El crecimiento de la actividad productiva del valle coincide con la aplicación del Código de Aguas, que dio libertad a los usuarios para distribuir los DAA, a través del mercado, hacia los usos más productivos. Sin embargo, también coincide con una intensificación en la competencia entre el riego y el agua potable, el aumento indiscriminado de pozos ilegales y, probablemente la más preocupante, un descenso sostenido de los niveles de agua en el acuífero.
El descenso llegó a tal que en el año 1996 la DGA decretó al acuífero de Azapa como una zona de prohibición para la asignación de nuevos DAA, es decir, no era posible permitir el uso de más caudal desde el acuífero, entendiendo que ya para ese entonces éste no era capaz de soportar más carga. Sin embargo, casi 20 años después, los niveles del acuífero siguen disminuyendo, y el 80% del tiempo la demanda se satisface solo con el agua subterránea almacenada en el acuífero, es decir, se sigue consumiendo de los ‘ahorros’ del acuífero y no de la recarga.
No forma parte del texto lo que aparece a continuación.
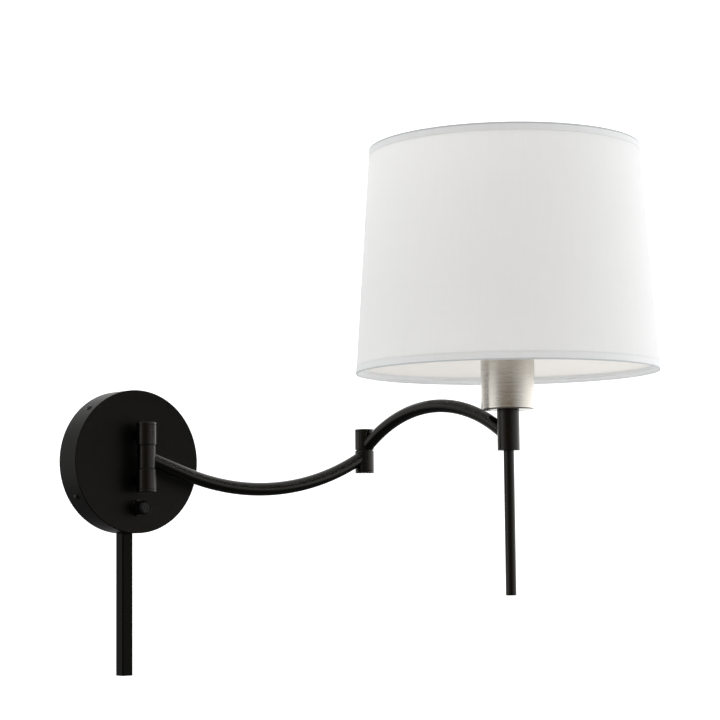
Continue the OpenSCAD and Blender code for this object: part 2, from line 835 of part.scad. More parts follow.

Esta situación puede explicarse por tres circunstancias que se configuran en esta zona: la lentitud en la formación de una Organización de Usuarios del Agua (OUA), que son las organizaciones definidas por el Código para administrar y distribuir las aguas entre sus miembros y resolver conflictos, y por lo tanto regulan la ejecución de los DAA y controlan la existencia de pozos y extracciones ilegales; el aumento en la eficiencia del riego, que ha significado menos infiltración de agua hacia las napas subterráneas; y la modificación del Código en el 2005, que implementó el Artículo 4° transitorio o ‘ley del mono’, simplificando los procedimientos para regularizar solicitudes de DAA menores a 2 L/s, a pesar de la zona de prohibición, es decir, permitió que se asignaran nuevos DAA siempre que fuesen para usos menores, pero sin generar un sistema de control adecuado, por lo que se recibieron innumerables nuevas solicitudes de todo tipo de usuario que debieron ser aceptadas antes de generar un procedimiento administrativo para controlar que los solicitantes realmente cumplieran con los requisitos, lo que derivó en un sobre otorgamiento de derechos en el acuífero.
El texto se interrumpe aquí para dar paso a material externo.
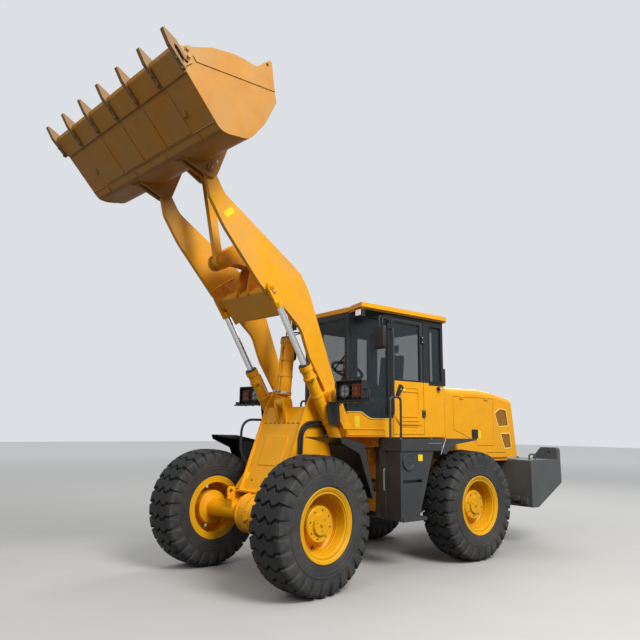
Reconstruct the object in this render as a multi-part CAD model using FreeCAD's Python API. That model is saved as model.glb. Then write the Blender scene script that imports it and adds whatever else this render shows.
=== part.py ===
import FreeCAD, Part
import math
import os

from FreeCAD import Vector

# An articulated wheel loader, parked with its boom up and its front half steered a little to the left.
# Everything is modelled for a straight machine, in millimetres: the origin is on the ground under the
# articulation axis, +X runs to the bucket, +Y to the driver's left and +Z up. A point is (x, z) in a side
# view, (x, y) in a plan and (y, z) in a cross section. A third number is the radius of that corner.

# Running gear
WHEELBASE = 2744
TRACK = 1836
TYRE_RADIUS = 667
TYRE_WIDTH = 440
RIM_SEAT_RADIUS = 300
RIM_FLANGE_RADIUS = 360
RIM_WIDTH = 400
HUB_RADIUS = 150
HUB_REACH = 130
HUB_DISC = 178
HUB_CAP = 100
LUG_COUNT = 28
LUG_DEPTH = 24
SPINDLE_RADIUS = 60

# Steering
STEER_AT_REST = 6.5
STEER_LIMIT = 35

# Fits and gaps
FIT = 0.05
SEAT_GAP = 0.3
SIDE_GAP = 5

# Front frame
FRAME_PLATE = 20
FRAME_HALF = 350
FRAME_BOTTOM = 640
HINGE_PIN_RADIUS = 40
HINGE_EAR = 50
FORK_EAR = 35
HINGE_LEVELS = (685, 1205)
BULKHEAD_X = 300

# Boom and bucket linkage, side-view points of the pins with the boom raised
BOOM_PIVOT = (680, 1950)
BUCKET_PIN = (2471, 4197)
LIFT_ROD_PIN = (1620, 3106)
LIFT_BASE_PIN = (470, 1310)
ROCKER_PIVOT = (1380, 3560)
ROCKER_LOW_PIN = (1985, 3395)
ROCKER_TOP_PIN = (850, 3420)
TILT_BASE_PIN = (985, 1887)
ARM_OUTER = FRAME_HALF + 105
ARM_PLATE = 45
ARM_TIP = 73
LIFT_PLANE = FRAME_HALF + 128
PIN_RADIUS = 35

# Bucket, in its own side view: u from the heel to the lip, n up from the floor
BUCKET_HEEL = (2856, 4194)
BUCKET_ANGLE = 46.5
BUCKET_HALF = 1200
BUCKET_SHEET = 16
BUCKET_SIDE = 20
TOOTH_COUNT = 7
TOOTH_TIP = 943
TOOTH_WIDTH = 45
LINK_PIN = (2195, 4330)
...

Estas circunstancias están directamente relacionadas con el Código de Aguas, el cual no incorpora medidas o sanciones para exigir en la práctica la creación de una OUA, a pesar de que se considera formada luego de decretarse una zona de prohibición como la del Azapa; tampoco asegura un sistema de monitoreo y sanciones efectivo, ya que frente a la ausencia de una OUA, es la DGA la única entidad a cargo de esta función, institución que no cuenta con los recursos suficientes para enfrentar esta monumental labor. En otras palabras, no asegura la auto-regulación individual, ni la auto-organización de la comunidad que se ve involucrada, desincentivando la toma de decisiones colectiva, y tampoco ofrece un soporte institucional capaz de identificar irregularidades por parte de los usuarios, así como desincentivar dichas irregularidades.
¿Y por qué debiese importar la gobernanza local?
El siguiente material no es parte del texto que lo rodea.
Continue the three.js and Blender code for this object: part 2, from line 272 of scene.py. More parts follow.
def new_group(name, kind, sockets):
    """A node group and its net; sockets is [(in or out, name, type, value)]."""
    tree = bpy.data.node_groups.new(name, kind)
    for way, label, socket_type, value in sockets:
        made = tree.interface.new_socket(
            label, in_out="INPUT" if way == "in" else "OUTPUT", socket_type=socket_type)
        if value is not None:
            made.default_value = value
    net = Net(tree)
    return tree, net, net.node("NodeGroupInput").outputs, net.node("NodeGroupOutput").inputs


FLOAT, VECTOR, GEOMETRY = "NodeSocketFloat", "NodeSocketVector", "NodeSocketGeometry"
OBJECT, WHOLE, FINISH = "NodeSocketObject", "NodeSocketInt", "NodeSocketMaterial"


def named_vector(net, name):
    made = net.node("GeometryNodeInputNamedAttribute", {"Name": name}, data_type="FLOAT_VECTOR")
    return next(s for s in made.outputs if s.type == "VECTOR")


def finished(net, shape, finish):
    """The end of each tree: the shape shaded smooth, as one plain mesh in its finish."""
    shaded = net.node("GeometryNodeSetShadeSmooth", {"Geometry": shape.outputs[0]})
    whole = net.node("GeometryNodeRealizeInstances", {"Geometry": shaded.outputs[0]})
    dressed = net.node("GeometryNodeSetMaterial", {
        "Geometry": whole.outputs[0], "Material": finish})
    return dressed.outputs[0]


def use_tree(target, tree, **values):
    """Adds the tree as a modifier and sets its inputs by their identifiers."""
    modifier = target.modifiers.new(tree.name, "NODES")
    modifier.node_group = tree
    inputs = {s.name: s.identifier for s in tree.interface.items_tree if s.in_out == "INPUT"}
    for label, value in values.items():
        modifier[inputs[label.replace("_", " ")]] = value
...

Pues es allí donde se toman las decisiones que finalmente determinan el estado de un recurso, es ‘donde las papas queman’, por lo tanto, son los actores de esta escala quienes finalmente buscan e implementan acuerdos acordes a sus circunstancias específicas, que permitan que la extracción de agua subterránea (o de cualquier recurso) se realice sosteniblemente, evitando su agotamiento.
La principal falla del Código de Aguas no radica en su innegable tendencia a favorecer el funcionamiento de un mercado de aguas, sino que en asumir que dicho sistema puede ser eficiente en cualquier circunstancia, ignorando que no existen reglas óptimas que puedan aplicarse de la misma manera en cualquier sistema, y que por lo tanto no existen ‘recetas’ que funcionen a la perfección, y menos aún en un país como Chile, que se caracteriza por una rica diversidad de climas y culturas, que configuran espacios complejos e irrepetibles, que requieren autonomía en la toma de decisión, así como un sostén efectivo por parte la institucionalidad pública, que asegure el bien común por sobre el bien individual.
¿Qué cambiar entonces? En un mundo ideal, probablemente querremos cambiarlo todo, y entregar la libertad a cada cuenca de generar su propio sistema de gestión. Soñar no cuesta nada dicen, pero en este caso puede costar caro, pues ante la imposibilidad de cambiar esta ley desde sus bases, nos queda el camino difícil, que significa llegar a compromisos y acuerdos entre partes que tienen pocos puntos de encuentro. Resulta imprescindible, entonces, poner atención sobre las OUAs, las que ya tienen autonomía suficiente, pero requieren mayores exigencias en cuanto a su constitución, toma de decisión e involucramiento con las comunidades en la que se encuentran insertas, para que puedan evolucionar su naturaleza intrínsecamente privada, hacia una enfocada hacia la sociedad civil, en búsqueda de fórmulas que permitan la gobernanza local de nuestros recursos hídricos en el largo plazo.